Dans le cas de la loi examinée, les dispositions contestées réprimaient le fait d’empêcher ou de tenter d’empêcher ou de s’informer sur une interruption volontaire de grossesse ou de pratiquer les actes préalables à celle-ci par tout moyen, en perturbant l’accès ou le fonctionnement des établissements pratiquant l’interruption de volontaire de grossesse, soit par des pressions morales et psychologiques, menaces ou actes d’intimidation exercés à l’encontre des personnes cherchant à s’informer sur une interruption volontaire de grossesse. Les dispositions de l’article L. 2223-2 du Code de la santé publique ont été jugées suffisamment claires et précises pour que soient respectés le principe de légalité des délits et des peines et l’objectif de valeur constitutionnelle d’accessibilité et d’intelligibilité de la loi (§ 8).

La même appréciation de conformité aux principes de l’article 8 de la DDHC est portée dans la décision n° 2017-634 QPC du 2 juin 2017, M. Jacques R. et a., à propos d’une sanction prononcée par l’AMF de tout manquement aux obligations visant à protéger les investisseurs ou le bon fonctionnement du marché. Le Conseil y précise que l’exigence d’une définition des manquements réprimés se trouve satisfaite, en matière administrative, dès lors que les textes applicables font référence aux obligations auxquelles les intéressés sont soumis en raison de l’activité qu’ils exercent, de la profession à laquelle ils appartiennent, de l’institution dont ils relèvent ou de la qualité qu’ils revêtent (§ 6).
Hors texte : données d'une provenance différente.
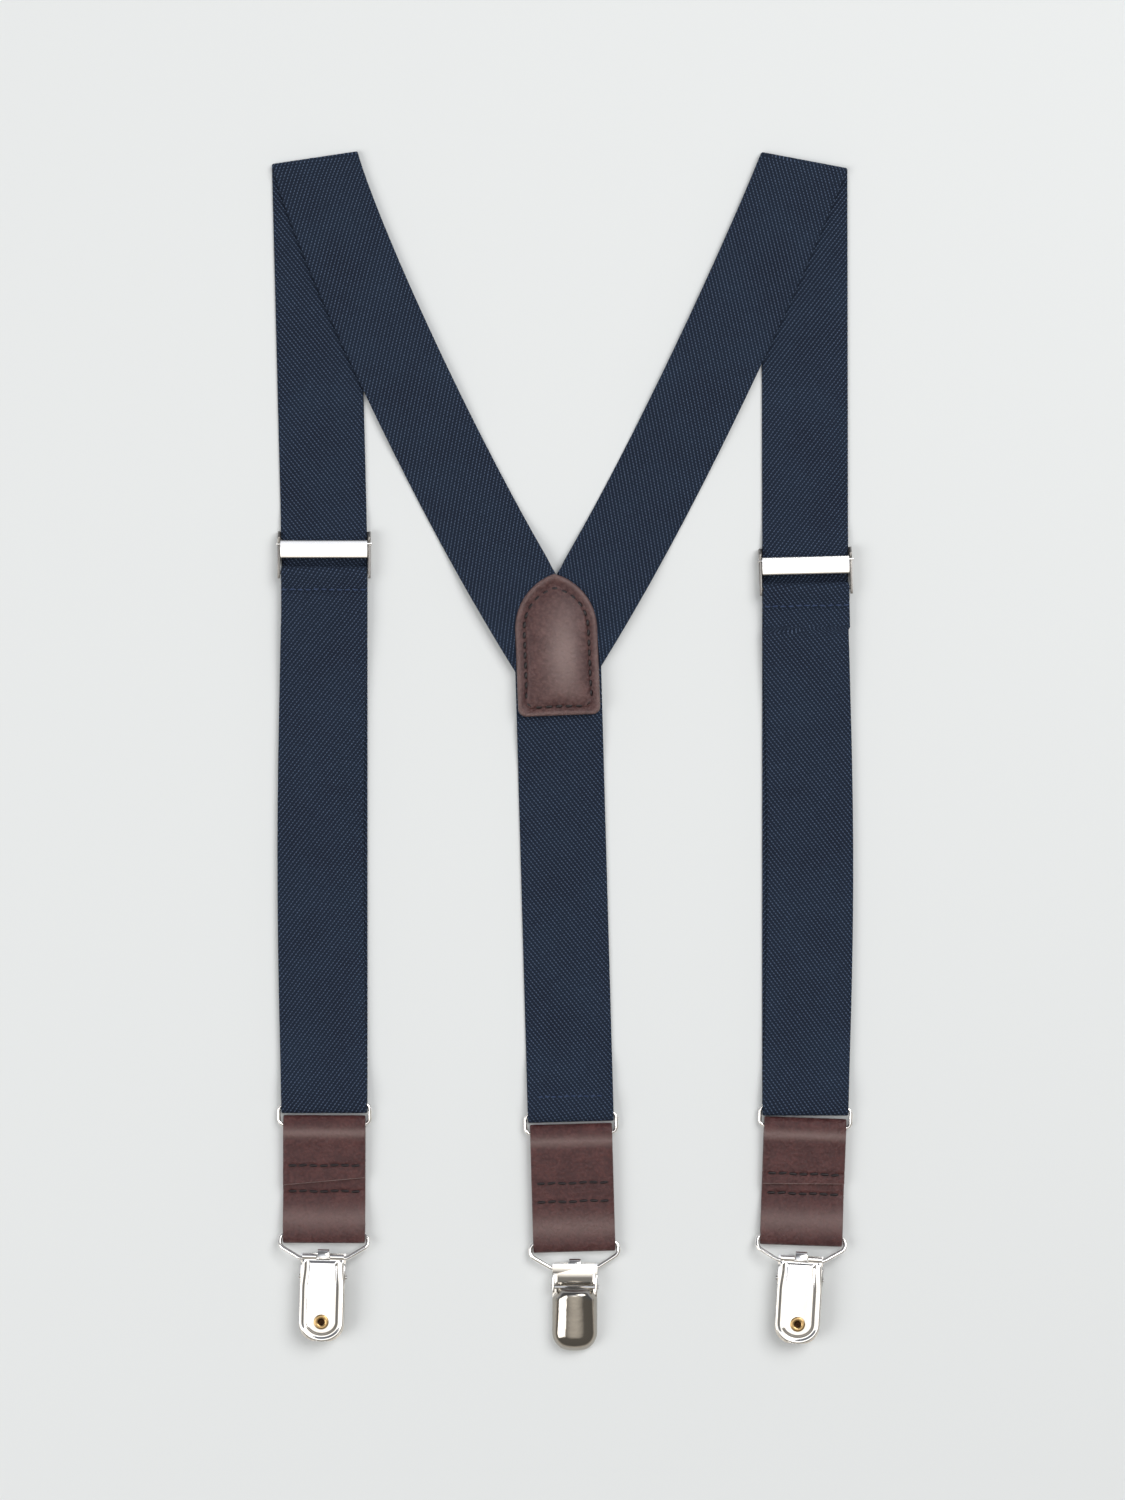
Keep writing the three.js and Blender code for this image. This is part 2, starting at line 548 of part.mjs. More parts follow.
// The wire that joins tab and clip: a straight bar in the tab, and a short neck in the clip.
function clipLoop() {
  const half = LEATHER.width / 2 + LOOP.endClearance;
  const neck = -LOOP.length;
  const corners = [
    at(-half, 0, 0), at(-half, neck + LOOP.flare, 0), at(-LOOP.neck, neck, 0),
    at(LOOP.neck, neck, 0), at(half, neck + LOOP.flare, 0), at(half, 0, 0),
  ];
  const radii = [LOOP.corner, LOOP.bend, LOOP.neckBend, LOOP.neckBend, LOOP.bend, LOOP.corner];
  return wireLoop(corners, radii, LOOP.wire, 64);
}

// ---------------------------------------------------------------- clip

// The clip is drawn about the wire in its top, with its front towards +Z.
const EAR_INSIDE = CLIP.width / 2 - CLIP.sheet;
const SHEET_INSIDE = LOOP.wire / 2 + GAP;
const SHEET_OUTSIDE = SHEET_INSIDE + CLIP.sheet;
const PANEL_FACE = -SHEET_OUTSIDE - CLIP.panelRise;
const PAD_FACE = -SHEET_INSIDE + GAP + CLIP.padThickness;
const RIVET_BACK = PANEL_FACE - GAP - CLIP.rivetHeadThickness;

// Straight sides, a half-oval foot, and a notch in the top edge for the bridge's tongue.
function backPlateShape() {
  const half = CLIP.width / 2;
  const top = half - CLIP.taper;
  const ovalAt = -CLIP.length + CLIP.foot;
  const notch = CLIP.tongueWidth / 2 + CLIP.notchClearance;
  const shape = new THREE.Shape();
  shape.moveTo(-notch, SHEET_OUTSIDE);
  shape.lineTo(-top, SHEET_OUTSIDE);
  shape.lineTo(-top, -CLIP.taperFrom);
  shape.lineTo(-half, -CLIP.taperTo);
  shape.lineTo(-half, ovalAt);
  shape.absellipse(0, ovalAt, half, CLIP.foot, Math.PI, 2 * Math.PI, false);
  shape.lineTo(half, -CLIP.taperTo);
  shape.lineTo(top, -CLIP.taperFrom);
  shape.lineTo(top, SHEET_OUTSIDE);
  shape.lineTo(notch, SHEET_OUTSIDE);
  shape.lineTo(notch, -CLIP.notchDepth);
  shape.lineTo(-notch, -CLIP.notchDepth);
  return shape;
}

function panelShape() {
  const half = CLIP.width / 2 - CLIP.panelInset;
  const ovalAt = -CLIP.length + CLIP.panelMargin + CLIP.panelFoot;
  const shape = new THREE.Shape();
  shape.moveTo(-half, -CLIP.panelTop);
  shape.lineTo(-half, ovalAt);
  shape.absellipse(0, ovalAt, half, CLIP.panelFoot, Math.PI, 2 * Math.PI, false);
  shape.lineTo(half, -CLIP.panelTop);
  return shape;
}

function rivetBore(low, high) {
  const length = high - low;
  return new THREE.CylinderGeometry(CLIP.rivetBarrel + GAP, CLIP.rivetBarrel + GAP, length, 20)
    .rotateX(Math.PI / 2).translate(0, -CLIP.rivetDrop, (low + high) / 2);
}

function backPlate() {
  const flat = plate(backPlateShape(), -SHEET_OUTSIDE, -SHEET_INSIDE);
  const panel = plate(panelShape(), PANEL_FACE, -SHEET_OUTSIDE + CLIP.weld);
  const earLength = CLIP.earBottom - CLIP.earTop;
  const earHeight = CLIP.earHeight + SHEET_OUTSIDE;
  const earAt = -(CLIP.earTop + CLIP.earBottom) / 2;
  const ears = [-1, 1].map((hand) => block(CLIP.sheet, earLength, earHeight,
    hand * (CLIP.width - CLIP.sheet) / 2, earAt, CLIP.earHeight - earHeight / 2));
  const feet = [-1, 1].map((hand) => block(CLIP.earFoot, earLength, CLIP.sheet,
    hand * (CLIP.width - CLIP.earFoot) / 2, earAt, -SHEET_INSIDE - CLIP.sheet / 2));
  const pinHoles = crossBar(CLIP.pin + 2 * GAP, CLIP.width + 2, -CLIP.pinDrop, CLIP.pinHeight);
  return joinAndCut([flat, panel, ...ears, ...feet], [pinHoles, rivetBore(PANEL_FACE - 1, 0)]);
}

// The front cross plate, with a tongue bent over the wire into the back plate's notch.
function bridge() {
  const half = CLIP.width / 2;
  const waist = EAR_INSIDE - CLIP.waistClearance;
  const front = plate(outline([
    [-waist, -CLIP.bridgeDrop], [waist, -CLIP.bridgeDrop],
    [waist, -CLIP.waistAt], [half, -CLIP.waistAt],
    [half, SHEET_OUTSIDE], [-half, SHEET_OUTSIDE],
    [-half, -CLIP.waistAt], [-waist, -CLIP.waistAt],
  ]), SHEET_INSIDE, SHEET_OUTSIDE);
  const ply = SHEET_INSIDE + CLIP.sheet / 2;
  const out = at(0, CLIP.tongueReach - CLIP.sheet / 2, 0);
  const tongueHalf = at(CLIP.tongueWidth / 2, 0, 0);
  const turn = hairpin(at(0, 0, 0), out, at(0, 0, -ply), at(0, 0, 0), 10);
  const stations = [at(0, -1, ply), ...turn].map((middle) => ({ middle, half: tongueHalf }));
  const tongue = band(stations, CLIP.sheet);
  return joinAndCut([front, tongue]);
}

function jawPad() {
  const half = CLIP.width / 2 - CLIP.padInset;
  const ovalAt = -CLIP.padTop - CLIP.padLength + CLIP.padFoot;
  const shape = new THREE.Shape();
  shape.moveTo(half, -CLIP.padTop);
  shape.lineTo(-half, -CLIP.padTop);
  shape.lineTo(-half, ovalAt);
  shape.absellipse(0, ovalAt, half, CLIP.padFoot, Math.PI, 2 * Math.PI, false);
  const padBack = PAD_FACE - CLIP.padThickness;
  return joinAndCut([plate(shape, padBack, PAD_FACE)], [rivetBore(padBack - 1, PAD_FACE + 1)]);
}

// A hollow rivet: a barrel with a head rolled over at each end.
function rivet() {
  const inner = PAD_FACE + GAP + CLIP.rivetHeadThickness;
  const head = CLIP.rivetHeadThickness;
  const innerHead = CLIP.rivetHead - CLIP.rivetInnerStep;
  const profile = [
    [CLIP.rivetHole, RIVET_BACK], [CLIP.rivetHead, RIVET_BACK], [CLIP.rivetHead, RIVET_BACK + head],
    [CLIP.rivetBarrel, RIVET_BACK + head], [CLIP.rivetBarrel, inner - head],
    [innerHead, inner - head], [innerHead, inner], [CLIP.rivetHole, inner],
    [CLIP.rivetHole, RIVET_BACK],
  ].map(([radius, height]) => new THREE.Vector2(radius, height));
  return new THREE.LatheGeometry(profile, 24).rotateX(Math.PI / 2).translate(0, -CLIP.rivetDrop, 0);
}

// A domed cover that swings on the clip's pin. Its section is a rounded arch between two rims,
// and its foot closes down in a half oval. The toe under the pin grips the cloth.
function clipLever() {
  const surface = (inset) => (u, v) => {
    const run = (LEVER.length - inset) * v;
    const widen = ease(run, LEVER.widenFrom, LEVER.widenTo);
    const intoTip = Math.max(run - LEVER.length + LEVER.tip + inset, 0) / LEVER.tip;
    const tipRound = Math.sqrt(1 - intoTip * intoTip);
    const full = mix(EAR_INSIDE - LEVER.earClearance, CLIP.width / 2, widen);
    const half = mix(LEVER.tipHalf, full, tipRound) - inset;
    const climb = mix(LEVER.topCrown, 1, ease(run, 0, LEVER.rise));
    const intoFall = Math.max(run - LEVER.fallFrom, 0) / LEVER.fall;
    const crown = (LEVER.crown - LEVER.rim) * climb * Math.sqrt(1 - intoFall * intoFall) - inset;
    const turn = (u - 0.5) * Math.PI;
    const x = half * Math.sign(turn) * Math.abs(Math.sin(turn)) ** 0.8;
    const z = LEVER.rim + crown * Math.max(Math.cos(turn), 0) ** 0.7;
    return at(x, -LEVER.top - run, z);
  };
  const cover = shell(surface(0), surface(LEVER.sheet), 14, 20);
  const toeWidth = CLIP.width - 2 * LEVER.toeInset;
  const toe = block(toeWidth, LEVER.sheet, LEVER.toeHigh - LEVER.toeLow,
    0, -LEVER.toeAt, (LEVER.toeHigh + LEVER.toeLow) / 2);
  const pinHoles = crossBar(CLIP.pin + 2 * GAP, CLIP.width, -CLIP.pinDrop, CLIP.pinHeight);
  return joinAndCut([cover, toe], [pinHoles]);
}

function addClip(model, end, position, turn, faceUp) {
  const group = new THREE.Group();
  group.position.copy(position);
  group.rotation.set(0, faceUp ? 0 : Math.PI, radians(turn), 'ZXY');
  model.add(group);
  const pin = crossBar(CLIP.pin, CLIP.width + 2 * CLIP.pinEnd, -CLIP.pinDrop, CLIP.pinHeight);
  piece(group, `${end}_clip_back_plate`, backPlate(), nickel);
  piece(group, `${end}_clip_bridge`, bridge(), nickel);
  piece(group, `${end}_clip_jaw_pad`, jawPad(), plastic);
  piece(group, `${end}_clip_rivet`, rivet(), brass);
  piece(group, `${end}_clip_pin`, pin, nickel);
  piece(group, `${end}_clip_lever`, clipLever(), nickel);
  return group;
}

// Ring, tab, wire loop and clip in a chain, each turned a little in the plane of the table. The
// loop slopes up so that the clip lies on its rivet, or on its lever where it lies face down.
function addStrapEnd(model, end, ringAt, { ringTurn, tabTurn, loopTurn, clipTurn, faceUp }) {
  const placed = (position, pitch, turn) => {
    const group = new THREE.Group();
    group.position.copy(position);
    group.rotation.set(pitch, 0, radians(turn), 'ZXY');
    model.add(group);
    return group;
  };
  const along = (group, distance) => at(0, distance, 0).applyEuler(group.rotation).add(group.position);

  const ring = placed(ringAt.clone().setZ(RING_HEIGHT), 0, ringTurn);
  piece(ring, `${end}_ring`, ovalRing(), nickel);

  const tab = placed(along(ring, -RING.barSpacing / 2), 0, tabTurn);
  const facing = faceUp ? Math.PI : 0;
  piece(tab, `${end}_tab`, leatherTab().rotateY(facing), leather);

  const clipHeight = faceUp ? -RIVET_BACK : LEVER.crown;
  const slope = -Math.asin((clipHeight - RING_HEIGHT) / LOOP.length);
  const loop = placed(along(tab, -TAB.barSpacing), slope, loopTurn);
  piece(loop, `${end}_wire_loop`, clipLoop(), nickel);

  const clip = addClip(model, end, along(loop, -LOOP.length), clipTurn, faceUp);
  return {
    ringPivot: along(ring, RING.barSpacing / 2), tabPivot: tab.position,
    loopPivot: loop.position, clipPivot: clip.position,
    leverPivot: at(0, -CLIP.pinDrop, CLIP.pinHeight).applyEuler(clip.rotation).add(clip.position),
  };
}

// ---------------------------------------------------------------- the whole object

const model = new THREE.Group();
const pivots = {};

addYoke(model);
for (const [side, setting] of Object.entries(SIDES)) {
  const place = layOut(setting);
  piece(model, `${side}_strap`, shoulderStrap(place), webbing);
  piece(model, `${side}_tail`, adjustingTail(place, setting), webbing);
  const slider = addSlider(model, side, place, setting);
  pivots[side] = addStrapEnd(model, side, place.ringAt, ENDS[side]);
  pivots[side].sliderPivot = at(0, SLIDER.pivotRise, PIVOT_HEIGHT)
    .applyEuler(slider.rotation).add(slider.position);
}
pivots.back = addStrapEnd(model, 'back', addBackStrap(model), ENDS.back);

// Move the middle of the footprint to the origin, and give the places of the pivots there.
model.updateMatrixWorld(true);
const box = new THREE.Box3().setFromObject(model, true);
model.position.set(-(box.min.x + box.max.x) / 2, -(box.min.y + box.max.y) / 2, -box.min.z);
model.userData.pivots = Object.fromEntries(Object.entries(pivots).map(([end, places]) =>
  [end, Object.fromEntries(Object.entries(places).map(([name, place]) =>
    [name, place.clone().add(model.position).toArray()]))]));

export default model;
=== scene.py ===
# %% [markdown]
# # Suspenders, laid out flat
#
# A pair of Y-back suspenders lies on a pale table with its shoulders folded over. Elastic webbing,
# leather and bright metal each need their own way of modelling. The frame holds the bodies and
# joints, so every piece made here is placed in the frame's own coordinates; all but the front runs,
# the tails and the back strap ride on a body.

# %% Load the frame
import json
import math

import bpy
import numpy as np
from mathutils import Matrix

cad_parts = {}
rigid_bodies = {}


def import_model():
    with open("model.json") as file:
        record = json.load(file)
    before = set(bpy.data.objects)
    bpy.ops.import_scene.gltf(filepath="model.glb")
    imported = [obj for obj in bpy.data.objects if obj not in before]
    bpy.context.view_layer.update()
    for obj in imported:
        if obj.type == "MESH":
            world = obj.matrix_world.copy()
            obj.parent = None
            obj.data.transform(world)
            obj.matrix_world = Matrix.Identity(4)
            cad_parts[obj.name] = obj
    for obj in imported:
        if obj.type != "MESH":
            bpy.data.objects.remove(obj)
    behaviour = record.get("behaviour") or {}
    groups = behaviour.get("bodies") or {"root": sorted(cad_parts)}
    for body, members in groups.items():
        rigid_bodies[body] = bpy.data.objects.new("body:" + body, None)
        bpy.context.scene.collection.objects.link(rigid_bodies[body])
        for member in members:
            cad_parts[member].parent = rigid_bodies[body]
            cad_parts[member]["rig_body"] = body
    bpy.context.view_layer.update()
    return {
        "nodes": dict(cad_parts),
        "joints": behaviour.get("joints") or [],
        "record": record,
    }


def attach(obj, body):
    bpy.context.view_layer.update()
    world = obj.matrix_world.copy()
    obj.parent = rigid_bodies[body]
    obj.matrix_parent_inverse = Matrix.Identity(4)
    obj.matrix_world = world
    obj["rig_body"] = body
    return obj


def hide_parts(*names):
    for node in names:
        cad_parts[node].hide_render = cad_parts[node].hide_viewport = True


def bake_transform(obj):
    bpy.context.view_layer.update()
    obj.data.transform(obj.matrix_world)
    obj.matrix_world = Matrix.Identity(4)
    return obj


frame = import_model()
joints = {joint["name"]: joint for joint in frame["joints"]}

# %% [markdown]
# ## Sizes
#
# The shapes below repeat the sizes that the frame was drawn with, in millimetres, because the
# frame only holds finished surfaces. Everything is worked out in millimetres about the foot of
# the yoke patch, then moved by one offset and turned to metres as it goes into a mesh.

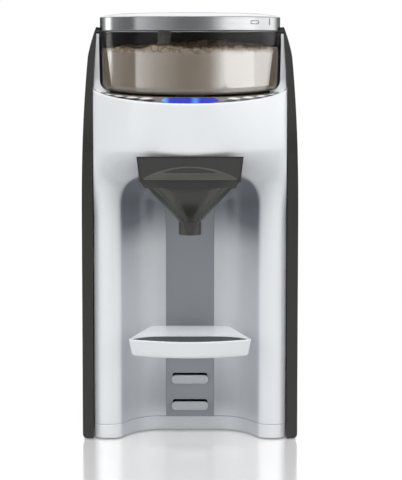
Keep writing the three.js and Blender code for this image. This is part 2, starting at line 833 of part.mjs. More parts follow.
// Dosing wheel, stirrer and the spindle that turns them
function makeDosingDrive() {
  const bore = spindleRadius + fitGap;
  const pockets = [];
  for (let i = 0; i < wheelPockets; i += 1) {
    const angle = -Math.PI / 2 + (i / wheelPockets) * 2 * Math.PI;
    pockets.push(rod(
      pocketRadius, spoutBack * Math.cos(angle), containerY + spoutBack * Math.sin(angle),
      wheelBottom - overrun, wheelTop + overrun,
    ));
  }
  const wheel = ring(wheelRadius, bore, 0, containerY, wheelBottom, wheelTop, wideSides);
  addPart('dosing_wheel', cut(wheel, ...pockets), 'acetal');

  const stirrerBottom = wheelTop + fitGap;
  const armTop = stirrerBottom + armHeight;
  const start = Math.atan2(fingerY, fingerX);
  let arms = ring(hubRadius, bore, 0, 0, stirrerBottom, stirrerBottom + hubHeight, smallSides);
  for (let i = 0; i < armCount; i += 1) {
    const arm = block(
      hubRadius - joinDepth, containerRadius - armMargin, -armWidth / 2, armWidth / 2, stirrerBottom, armTop,
    ).rotateZ(start + (i / armCount) * 2 * Math.PI);
    arms = join(arms, arm);
  }
  const ribStart = armTop - fitGap;
  const ribs = [[0, stirrerBottom + joinDepth], [fingerRadius - fingerRib, stirrerBottom + joinDepth]];
  for (let i = 0; i < fingerRibCount; i += 1) {
    const z = ribStart + i * fingerRibPitch;
    ribs.push([fingerRadius - fingerRib, z], [fingerRadius, z + fingerRibPitch / 2]);
  }
  const fingerTop = ribStart + fingerRibCount * fingerRibPitch;
  ribs.push([fingerRadius - fingerRib, fingerTop], [0, fingerTop]);
  const stirrer = join(arms, turned(ribs, fingerX, fingerY, tinySides));
  addPart('stirrer', stirrer.translate(0, containerY, 0), 'acetal');

  const spindleBottom = gearBottom - gearboxThickness;
  const collarBottom = deckTop + spindleCollarRise;
  const collarOuter = spindleCollarRadius - spindleCollarStep;
  addPart('drive_spindle', turned([
    [0, spindleBottom], [spindleRadius, spindleBottom], [spindleRadius, collarBottom],
    [collarOuter, collarBottom], [collarOuter, collarBottom + spindleCollarHeight],
    [spindleRadius, collarBottom + spindleCollarHeight], [spindleRadius, stirrerBottom + hubHeight / 2],
    [0, stirrerBottom + hubHeight / 2],
  ], 0, containerY, smallSides), 'steel');
}

// Straight-sided teeth on a blank, flanks drawn to leave backlash at the pitch circle
const toothShares = { root: 0.31, pitch: 0.23, tip: 0.13 };
const dedendumShare = 1.25;
const addendumShare = 0.85;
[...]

Le principe de légalité des délits et des peines n’est ainsi pas méconnu parce qu’il ressort des travaux parlementaires qu’en sanctionnant « tout autre manquement de nature à porter atteinte à la protection des investisseurs ou au bon fonctionnement du marché », le législateur a entendu uniquement réprimer des manquements à des obligations définies par des dispositions législatives ou réglementaires ou par des règles professionnelles (§ 8), mais aussi parce que les dispositions contestées sanctionnent les manquements aux obligations édictées afin de protéger les investisseurs sur les marchés financiers et afin d’assurer le bon fonctionnement de ceux-ci. Les personnes soumises à ces obligations le sont ainsi en raison de leur intervention sur ces marchés (§ 9).

Dans la décision n° 2017-639 QPC du 23 juin 2017, Mme Yamina B., était contesté comme contraire au principe de légalité des délits et des peines, l’article 5-1 de la loi n° 88-227 du 11 mars 1988 relative à la transparence financière de la vie politique, dans sa rédaction issue de la loi n° 2011-412 du 14 avril 2011 portant simplification de dispositions du Code électoral, et relative à la transparence financière de la vie politique, car la notion de « part substantielle » du patrimoine, dont dépend la caractérisation du délit réprimé par ces dispositions, ne répondrait à aucune définition précise et ne permettrait donc pas de déterminer l’élément constitutif de l’infraction (§ 2). Ces dispositions ont été déclarées conformes à la Constitution car en faisant référence à une « part substantielle » de patrimoine, les dispositions contestées répriment les seules omissions significatives, au regard du montant omis ou de son importance dans le patrimoine considéré. Dès lors, s’il appartient aux juridictions compétentes d’apprécier les situations de fait correspondant à l’omission d’une « part substantielle » de patrimoine, ces termes, qui ne revêtent pas un caractère équivoque, sont suffisamment précis pour garantir contre le risque d’arbitraire et le grief tiré de la méconnaissance du principe de légalité des délits et des peines doit être écarté (§ 6).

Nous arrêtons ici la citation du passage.